The public gets fed this stuff, but their leaders know the real score. German intelligence officials have amassed a dossier detailing how the Iranian Embassy in Bonn has helped mastermind terrorist attacks throughout Europe. German authorities at first attempted to suppress the news, as well as a secret report establishing Germany's solid proof that the Iranian Ministry of Information and Security-headed by Ali Fallahian-has set up terrorist operations in Europe. The report was obtained by the Paris-based National Council of Resistance in Iran and leaked to the press.

Bonn has since been on a damage-control mission. A German court recently approved an arrest warrant for Mr. Fallahian, who is charged with the murder of four Iranian Kurdish dissidents in Berlin in l992. Germany's action would have sent a much stronger message had the arrest warrant been Issued when Mr.. Fallahian was still running his operations in Germany, rather than when he is out of reach in Iran. While Mr.. Fallahian was suspected of orchestrating the murders of other dissidents in Europe, his immunity as a state guest in Germany meant that Police couldn't touch him.

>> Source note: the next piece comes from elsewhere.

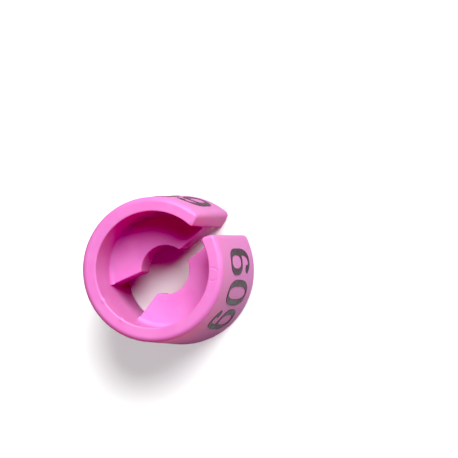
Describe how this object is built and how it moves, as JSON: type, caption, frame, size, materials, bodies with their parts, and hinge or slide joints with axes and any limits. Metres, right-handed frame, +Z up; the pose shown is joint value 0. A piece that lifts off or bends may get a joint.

The Fallahian case illustrates the extent to which the EU's policy of "critical dialogue" was a farce, one that later, turned into a flop. Meanwhile, Germany and France have replaced the U.S. as Iran's chief trading partners; each has netted over S2 billion in trade deals with Iran. Cheap loans and export credits supplied to debt-strapped Iran helped neutralize U.S. attempts to isolate Iran. And Russia of course is helping Iran build a nuclear reactor; needless to say, we're told it's only for peaceful purposes.

Europe's "constructive diplomacy" umbrella, it maintained, will allow Iran's militant mullahs to continue to flout established standards of international behavior, without being held to account. Non-accountability, in politics as in business, has a way eventually of blowing up in one's face.